-- START OF RECORDED DATA --

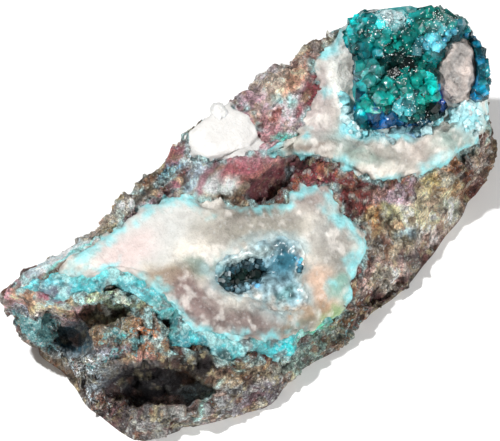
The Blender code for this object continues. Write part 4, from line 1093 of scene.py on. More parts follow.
# Calcite folds like a pillow along the low edge of the pool and in the band below the cluster.
PILLOWS = ((-6.0, -17.6, 13.0, 5.5, -12, 0.5), (29.0, 14.0, 17.0, 4.0, 6, 0.4))
pillow = sum(zone_share(*place, spots) for place in PILLOWS)
calcite_relief = (0.42 * octaves(base, 3.8, 111) + 0.16 * octaves(base, 1.2, 113, 2)) * (1 - 0.6 * even)
folds = 1.15 * beads(base, 5.2, 114) + 0.45 * beads(base, 2.6, 115) + 0.5 * octaves(base, 3.0, 116) - 0.6
calcite_relief = calcite_relief + np.clip(pillow, 0, 1) * folds
# Painted shade and light: the calcite is painted a little darker where it lies low and lighter on its swells.
calcite_colour = calcite_colour * np.clip(1.0 + 0.16 * calcite_relief, 0.7, 1.15)[:, None]
crust_relief = 0.60 * octaves(base, 2.2, 121) + 0.30 * beads(base, 1.2, 122) + 0.35 * chips(base, 1.1, 123)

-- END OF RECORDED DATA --

TASK PROMPT: Restate the listing above word for word.

COMPLETED TASK:
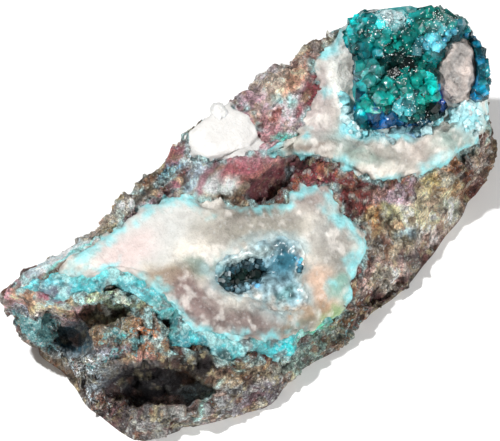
The Blender code for this object continues. Write part 4, from line 1093 of scene.py on. More parts follow.
# Calcite folds like a pillow along the low edge of the pool and in the band below the cluster.
PILLOWS = ((-6.0, -17.6, 13.0, 5.5, -12, 0.5), (29.0, 14.0, 17.0, 4.0, 6, 0.4))
pillow = sum(zone_share(*place, spots) for place in PILLOWS)
calcite_relief = (0.42 * octaves(base, 3.8, 111) + 0.16 * octaves(base, 1.2, 113, 2)) * (1 - 0.6 * even)
folds = 1.15 * beads(base, 5.2, 114) + 0.45 * beads(base, 2.6, 115) + 0.5 * octaves(base, 3.0, 116) - 0.6
calcite_relief = calcite_relief + np.clip(pillow, 0, 1) * folds
# Painted shade and light: the calcite is painted a little darker where it lies low and lighter on its swells.
calcite_colour = calcite_colour * np.clip(1.0 + 0.16 * calcite_relief, 0.7, 1.15)[:, None]
crust_relief = 0.60 * octaves(base, 2.2, 121) + 0.30 * beads(base, 1.2, 122) + 0.35 * chips(base, 1.1, 123)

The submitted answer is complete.